Start of Information supplied

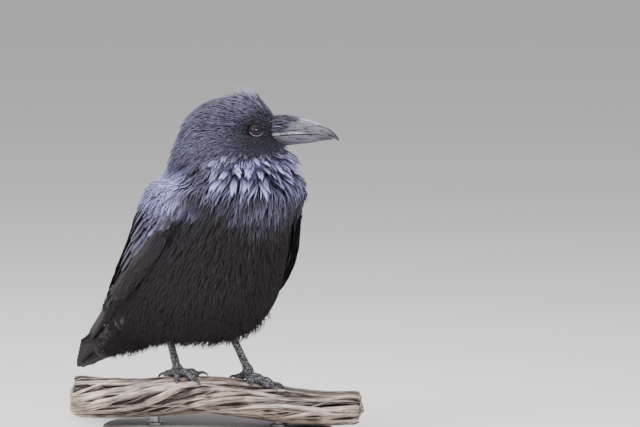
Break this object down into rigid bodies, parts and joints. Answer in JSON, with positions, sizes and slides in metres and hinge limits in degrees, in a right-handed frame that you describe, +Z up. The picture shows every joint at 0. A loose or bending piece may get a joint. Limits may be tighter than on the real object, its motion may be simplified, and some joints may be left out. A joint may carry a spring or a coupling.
{
  "type": "raven",
  "caption": "Life-size standing raven, fluffed and hunched, head turned to its left, gripping a short cut length of driftwood on a plain round display stand.",
  "frame": {"origin": "centre of the stand base's underside", "axes": "+X the way the trunk faces, +Y the bird's left, +Z up"},
  "size_m": [0.3619, 0.2816, 0.3491],
  "materials": {
    "plumage": "black feathers with a blue to violet sheen, matte on the belly",
    "flight": "stiff black feathers, faint gloss, brownish worn edges",
    "bill": "dark grey horn, satin, finely scratched",
    "eye": "wet dark brown",
    "leg": "blue-black horny scutes",
    "claw": "blue-black horn, satin",
    "driftwood": "bare weathered grey-brown wood, fibrous and twisted",
    "stand": "warm light grey paint, satin",
    "rod": "brushed"
  },
  "bodies": {
    "root": {"head": "plumage", "neck": "plumage", "trunk": "plumage", "wing_left": "flight", "wing_right": "flight", "primaries_left": "flight", "primaries_right": "flight", "tail": "flight", "bill_upper": "bill", "bill_lower": "bill", "eye_left": "eye", "eye_right": "eye", "leg_left": "leg", "leg_right": "leg", "claw_left_hallux": "claw", "claw_left_inner": "claw", "claw_left_middle": "claw", "claw_left_outer": "claw", "claw_right_hallux": "claw", "claw_right_inner": "claw", "claw_right_middle": "claw", "claw_right_outer": "claw", "perch": "driftwood", "stand_base": "stand", "stand_rod_1": "rod", "stand_rod_2": "rod"}
  },
  "joints": []
}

End of Information supplied

= Objective =
Repeat the material from above exactly, word for word.

= Written response =
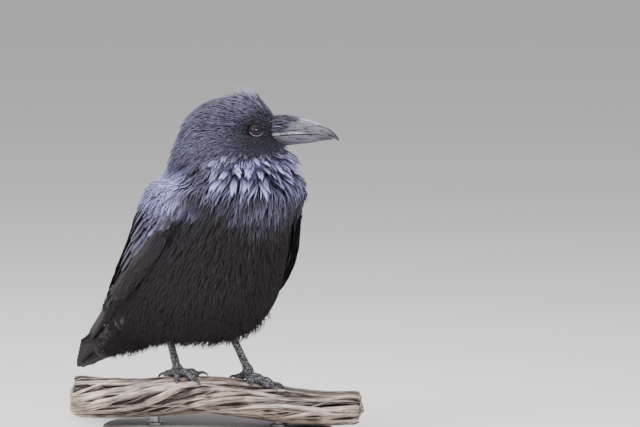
Break this object down into rigid bodies, parts and joints. Answer in JSON, with positions, sizes and slides in metres and hinge limits in degrees, in a right-handed frame that you describe, +Z up. The picture shows every joint at 0. A loose or bending piece may get a joint. Limits may be tighter than on the real object, its motion may be simplified, and some joints may be left out. A joint may carry a spring or a coupling.
{
  "type": "raven",
  "caption": "Life-size standing raven, fluffed and hunched, head turned to its left, gripping a short cut length of driftwood on a plain round display stand.",
  "frame": {"origin": "centre of the stand base's underside", "axes": "+X the way the trunk faces, +Y the bird's left, +Z up"},
  "size_m": [0.3619, 0.2816, 0.3491],
  "materials": {
    "plumage": "black feathers with a blue to violet sheen, matte on the belly",
    "flight": "stiff black feathers, faint gloss, brownish worn edges",
    "bill": "dark grey horn, satin, finely scratched",
    "eye": "wet dark brown",
    "leg": "blue-black horny scutes",
    "claw": "blue-black horn, satin",
    "driftwood": "bare weathered grey-brown wood, fibrous and twisted",
    "stand": "warm light grey paint, satin",
    "rod": "brushed"
  },
  "bodies": {
    "root": {"head": "plumage", "neck": "plumage", "trunk": "plumage", "wing_left": "flight", "wing_right": "flight", "primaries_left": "flight", "primaries_right": "flight", "tail": "flight", "bill_upper": "bill", "bill_lower": "bill", "eye_left": "eye", "eye_right": "eye", "leg_left": "leg", "leg_right": "leg", "claw_left_hallux": "claw", "claw_left_inner": "claw", "claw_left_middle": "claw", "claw_left_outer": "claw", "claw_right_hallux": "claw", "claw_right_inner": "claw", "claw_right_middle": "claw", "claw_right_outer": "claw", "perch": "driftwood", "stand_base": "stand", "stand_rod_1": "rod", "stand_rod_2": "rod"}
  },
  "joints": []
}